И дальше по тексту: “По рассмотренным делам наиболее характерными по своему контрреволюционному содержанию являются группа в количестве 4 чел., в прошлом крупные торговцы и белогвардейские офицеры гор. бывшего Нолинска, ныне г. Молотовска Кир. области. Кадеников, Небогатиков, Изместьев, Половников в августе месяце 1918 года в быв. гор. Нолинске подняли белогвардейское восстание против соввласти, захватили склад с оружием, арестовав милицию, ответственных работников района, учинили над ними расправу. Но установить белогвардейскую власть им не удалось, т.к. они были выбиты Красной армией. Отступив к г. Уржуму, они присоединились к белогвардейскому отряду Степанова, и в ночь на 14.08 последний с отрядом белогвардейцев в 20 человек вторично захватили город при активном участии упомянутых выше лиц как офицеров. Окружили быв. духовную семинарию, где находился отряд в количестве 30 чел. красноармейцев во главе с Вихаревым, оказавшим упорное сопротивление. Видя, что Вихарев с красноармейцами не сдаются, белогвардейская свора облила керосином и подожгла училище. Красноармейцы после спасения были перебиты в училище. А Вихарев взят в плен и расстрелян (все четверо приговорены к ВМН).
Осужденный Якимов, дер. Когшага Кикнурского района, без определенных занятий, в июле 1941 года в Тужинском районе распространял листовку контрреволюционного фашистского содержания, так называемое обращении Гитлера к гражданам Москвы, которую указанный Якимов подобрал в Москве, где якобы работал, во время сбрасывания фа­шистскими самолетами. На во­прос, что нового в Москве, Якимов вытаскивал из-за пазухи эту листовку и передавал для чтения колхозникам. (Приговорен к ВМН). Эвакуированный из Эстонии Браммиг Александр хранил у себя контрреволюционный журнал “Иллюстрированная Россия”, в котором напечатаны контрреволюционные клеветнические измышления на руководителей партии и правительства и иллюстрации в комментариях о жизни Николая II и его семьи и о расстреле, выпущенный к 10-летию смерти дома Романовых. (Приговорен к ВМН).
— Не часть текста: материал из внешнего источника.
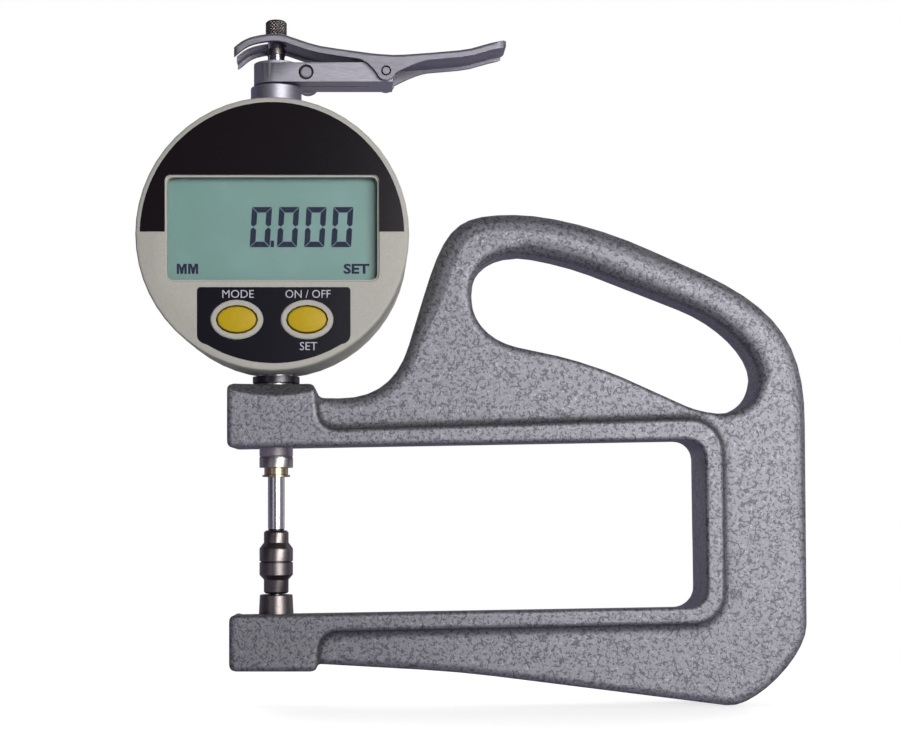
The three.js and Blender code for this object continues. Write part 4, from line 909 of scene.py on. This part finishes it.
def word(name, text, across, down, surface_y, material, slot, weight=0.0):
    """A word on a surface, as tall and wide as the printed one."""
    data = bpy.data.curves.new(name, "FONT")
    data.body = text
    data.size = TEXT_SIZE * MM
    data.offset = weight * MM
    data.resolution_u = 3
    mesh = mesh_of(data, f"{name}_text")
    left, top = from_picture(across[0], down[0], surface_y)
    right, foot = from_picture(across[1], down[1], surface_y)
    xs = [v.co.x for v in mesh.vertices]
    ys = [v.co.y for v in mesh.vertices]
    wide = (right - left) * MM / (max(xs) - min(xs))
    tall = (top - foot) * MM / (max(ys) - min(ys))
    mesh.transform(Matrix.Translation((-min(xs), -min(ys), 0)))
    mesh.transform(Matrix.Diagonal((wide, tall, 1, 1)))
    stand_up(name, mesh, left, surface_y, foot, material)


on_display = (LCD_Y - INK_PROUD, ink_crystal, "display")
on_face = (FACE_Y - PRINT_PROUD, ink_pale, "housing")
word("word_set_display", "SET", (343.5, 369.4), (263.7, 273.9), *on_display, weight=0.35)
word("word_mode", "MODE", (222.3, 253.8), (289.9, 297.9), *on_face)
word("word_on_off", "ON / OFF", (285.4, 330.6), (289.9, 297.9), *on_face)
word("word_set", "SET", (299.8, 317.2), (342.0, 350.2), *on_face)

# %% [markdown]
# The stage is a white sweep. The camera, reflections and panes see it nearly
# white, with a soft shade where the object comes close, and plain white
# farther off. Soft light meets a grey floor instead, so that the sweep
# doesn't light the object from below.

# %% Nearly white where it is seen
def seen_directly(tree):
    """One for a ray from the camera, off a gloss or through a pane, else nought."""
    path = add_node(tree, "ShaderNodeLightPath")
    seen = path.outputs["Is Camera Ray"]
    for ray in ("Is Glossy Ray", "Is Transmission Ray"):
        seen = add_node(
            tree, "ShaderNodeMath", links={0: seen, 1: path.outputs[ray]}, operation="MAXIMUM",
        ).outputs[0]
    return seen


WHITE = linear("#ffffff")
SWEEP_GREY = linear("#b3b3b3")
VEIL_GREY = linear("#aaaaaa")
SHADE_REACH = 0.12
sweep_material, tree, shader = new_material("white_sweep", Roughness=0.9, Base_Color=SWEEP_GREY)
open_sky = add_node(
    tree, "ShaderNodeAmbientOcclusion", values={"Distance": SHADE_REACH}, samples=16,
)
shade = add_node(
    tree, "ShaderNodeMapRange", values=dict(zip(RANGE, (0.4, 0.97, 0.74, 0.93))),
    links={"Value": open_sky.outputs["AO"]}, interpolation_type="SMOOTHSTEP",
)
glow = add_node(
    tree, "ShaderNodeEmission", values={"Color": WHITE},
    links={"Strength": shade.outputs["Result"]},
)
veil = add_node(tree, "ShaderNodeBsdfDiffuse", values={"Color": VEIL_GREY})
near = add_node(tree, "ShaderNodeAddShader", links={0: glow.outputs[0], 1: veil.outputs[0]})
far = add_node(tree, "ShaderNodeEmission", values={"Color": WHITE, "Strength": 1.0})
print("stage material:", sweep_material.name)

# %% [markdown]
# The shaded part of the sweep is an oval under the object, longer along the
# gauge than across it, and it fades into plain white.

# %% Sweep under the object
FLOOR_HALF = 30.0
FLOOR_Z = cad_box[0][2] - 0.2 * MM
place = add_node(tree, "ShaderNodeTexCoord")
squeezed = add_node(
    tree, "ShaderNodeMapping", values={"Location": (-0.025, 0.0, 0.0), "Scale": (0.4, 1.0, 0.0)},
    links={"Vector": place.outputs["Object"]},
)
away = add_node(
    tree, "ShaderNodeVectorMath", links={0: squeezed.outputs["Vector"]}, operation="LENGTH",
)
fade = add_node(
    tree, "ShaderNodeMapRange", values=dict(zip(RANGE, (0.03, 0.12, 0.0, 1.0))),
    links={"Value": away.outputs["Value"]}, interpolation_type="SMOOTHSTEP",
)
lifted = add_node(
    tree, "ShaderNodeMixShader",
    links={0: fade.outputs["Result"], 1: near.outputs[0], 2: far.outputs[0]},
)
sweep = add_node(
    tree, "ShaderNodeMixShader",
    links={0: seen_directly(tree), 1: shader.outputs["BSDF"], 2: lifted.outputs[0]},
)
tree.links.new(sweep.outputs[0], tree.nodes["Material Output"].inputs["Surface"])
floor_mesh = bpy.data.meshes.new("floor")
floor_mesh.from_pydata(
    [(x * FLOOR_HALF, y * FLOOR_HALF, FLOOR_Z) for x, y in ((-1, -1), (1, -1), (1, 1), (-1, 1))],
    [], [(0, 1, 2, 3)],
)
floor = bpy.data.objects.new("floor", floor_mesh)
scene.collection.objects.link(floor)
floor.data.materials.append(sweep_material)
floor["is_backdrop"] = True
print("floor at", round(FLOOR_Z / MM, 1), "mm")

# %% [markdown]
# Polished metal only shows its form when it has something to reflect. Dark
# cards in front, on the left and above give it depth, grey ones on the right
# soften it, violet ones behind and below tint its edges, and two pale strips
# draw the bright bands along round pieces. They are seen by reflections
# alone, so they never show in a view.

# %% Cards for the reflections
def card_tone(name, colour):
    """A card of one even tone, which needs no light."""
    material, tree, shader = new_material(name)
    even = add_node(tree, "ShaderNodeEmission", values={"Color": linear(colour), "Strength": 1.0})
    tree.links.new(even.outputs[0], tree.nodes["Material Output"].inputs["Surface"])
    return material


def card(name, material, place, width, tall, tilt, turn):
    """A card that faces the object, seen by reflections alone."""
    mesh = bpy.data.meshes.new(name)
    x, z = width / 2, tall / 2
    mesh.from_pydata([(-x, 0, -z), (x, 0, -z), (x, 0, z), (-x, 0, z)], [], [(0, 1, 2, 3)])
    made = bpy.data.objects.new(name, mesh)
    made.location = place
    made.rotation_euler = (math.radians(tilt), 0, math.radians(turn))
    scene.collection.objects.link(made)
    made.data.materials.append(material)
    made.visible_camera = False
    made.visible_diffuse = False
    made.visible_shadow = False
    made.visible_transmission = False
    made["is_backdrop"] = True


dark_card = card_tone("dark_card", "#47444f")
grey_card = card_tone("grey_card", "#b4b2b8")
pale_card = card_tone("pale_card", "#f4f2f8")
violet_card = card_tone("violet_card", "#8a849f")
UNDER = FLOOR_Z + 0.1 * MM
cards = {
    "card_front": (dark_card, (-0.35, -1.4, 0.45), 1.5, 1.8, 0, 0),
    "card_strip_left": (pale_card, (-0.46, -0.62, 0.05), 0.24, 0.3, 0, -38),
    "card_strip": (pale_card, (0.62, -0.55, 0.06), 0.4, 0.14, 0, 48),
    "card_front_right": (grey_card, (0.85, -1.1, 0.4), 0.9, 1.8, 0, 37),
    "card_right": (grey_card, (1.35, -0.1, 0.4), 1.2, 1.6, 0, -85),
    "card_left": (dark_card, (-1.2, -0.5, 0.4), 1.9, 1.8, 0, 112),
    "card_back_left": (violet_card, (-0.9, 0.9, 0.5), 2.4, 2.2, 0, 45),
    "card_back": (violet_card, (0.0, 1.3, 0.9), 4.0, 2.2, 0, 0),
    "card_above": (dark_card, (0.0, -0.55, 0.9), 2.2, 1.8, 90, 0),
    "card_below": (violet_card, (0.0, -0.4, UNDER), 2.6, 2.0, 90, 0),
}
for name, settings in cards.items():
    card(name, *settings)
print("cards:", len(cards))

# %% [markdown]
# One soft lamp stands in front, low and to the right, so that a colour
# renders about as it is written. Two wider lamps behind, farther off and left
# out of the reflections, light the back.

# %% Lamps
AIM = (0.045, 0.0, 0.07)
lamps = {
    "key": ((0.335, -0.705, 0.15), 0.5, 0.28, 6.1),
    "back_left": ((-0.4, 0.75, 0.35), 0.6, 0.4, 6.0),
    "back_right": ((0.6, 0.62, 0.35), 0.6, 0.4, 6.0),
}
for name, (place, width, depth, power) in lamps.items():
    data = bpy.data.lights.new(name, "AREA")
    data.shape = "RECTANGLE"
    data.size = width
    data.size_y = depth
    data.energy = power
    made = bpy.data.objects.new(name, data)
    made.location = place
    made.rotation_euler = (Vector(AIM) - Vector(place)).to_track_quat("-Z", "Y").to_euler()
    made.visible_glossy = name == "key"
    scene.collection.objects.link(made)
print("lamps:", len(lamps))

# %% [markdown]
# A dim violet world lifts the shadows. Like the sweep, it is plain white
# where the camera, a reflection or a pane looks at it.

# %% World
world = bpy.data.worlds.new("studio")
scene.world = world
world.use_nodes = True
tree = world.node_tree
tree.nodes.clear()
dim = add_node(tree, "ShaderNodeBackground", values={"Color": linear("#aaa6c0"), "Strength": 0.1})
white = add_node(tree, "ShaderNodeBackground", values={"Color": WHITE, "Strength": 1.0})
sky = add_node(
    tree, "ShaderNodeMixShader",
    links={0: seen_directly(tree), 1: dim.outputs[0], 2: white.outputs[0]},
)
add_node(tree, "ShaderNodeOutputWorld", links={"Surface": sky.outputs[0]})
scene.view_settings.view_transform = "Standard"
print("world:", world.name, "seen with", scene.view_settings.view_transform)

# %% [markdown]
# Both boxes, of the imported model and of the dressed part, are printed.

# %% Measure and finish
seen_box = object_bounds()
for label, low, high in (("cad", *cad_box), ("visual", *seen_box)):
    print(label, [round(v / MM, 1) for v in low], [round(v / MM, 1) for v in high])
Также в числе эвакуированных из тюрьмы гор. Таллина осужденный Никифоров, в прошлом псаломщик, состоял во всех монархических организациях, в том числе в РОВСе Союз северо-западников и братство русской правды (т. н. братчики), возглавляемом быв. митрополитом Украины Храповицким, кандидатом на патриарший престол в России, участвовал в качестве журналиста во всех монархических журналах под псевдонимом “Волгин”; в своих статьях клеветал на советский строй, правительство и Красную армию. Был в курсе всех событий в заграничных монархических кругах и проведенного от всех заграничных монархических организаций конгресса в конце 1929 г. и в начале 1930 г., где была выработана общая линия монархистов в борьбе против советской власти (РОВС по центру и братчина по деревне). (Приговорен к ВМН)”.

Без поблажек

А еще были в том перечне приговоренных к высшей мере наказания (ВМН) Баарс, “в прошлом помещик, бессменный член парламента в быв. Эстонии и одновременно министр финансов, член партии трудовиков, на протяжении всего периода вел борьбу с рев. движением в Эстонии и сов. властью. С приходом сов. власти в Эстонию в ноябре месяце 1940 года открыто проводил среди населения антисоветскую деятельность”. И административно высланный в гор. Киров министр внутренних дел латвийского правительства Ведник, по указанию которого “была расстреляна рабочая делегация, приветствовавшая вход Красн. армии в гор. Ригу в июле 1940 г., и уничтожены списки на ценную агентуру и агентурные дела других лиц и ряда эвакуированных из тюрьмы гор. Таллина” был в том списке приговоренных к ВМН. А еще член религиозной секты с 1932 года, унтер-офицер белоэстонской армии Г.И. Очерде, пребывавший в чине фельдфебеля Сильдвару-Шмидт Вальтер Мартынович. И тут же зав. гаражом и механик маслозавода № 7 Куур, всю ночь разъезжавший по городу на машине, пока не кончилось горючее; начальник лесоучастка энергосельстроя Шабалинского района Саргин с шофером Барыниным - они “сняли все пригодные части и покрышки с грузовика, который должны были доставить и сдать на призывной пункт”.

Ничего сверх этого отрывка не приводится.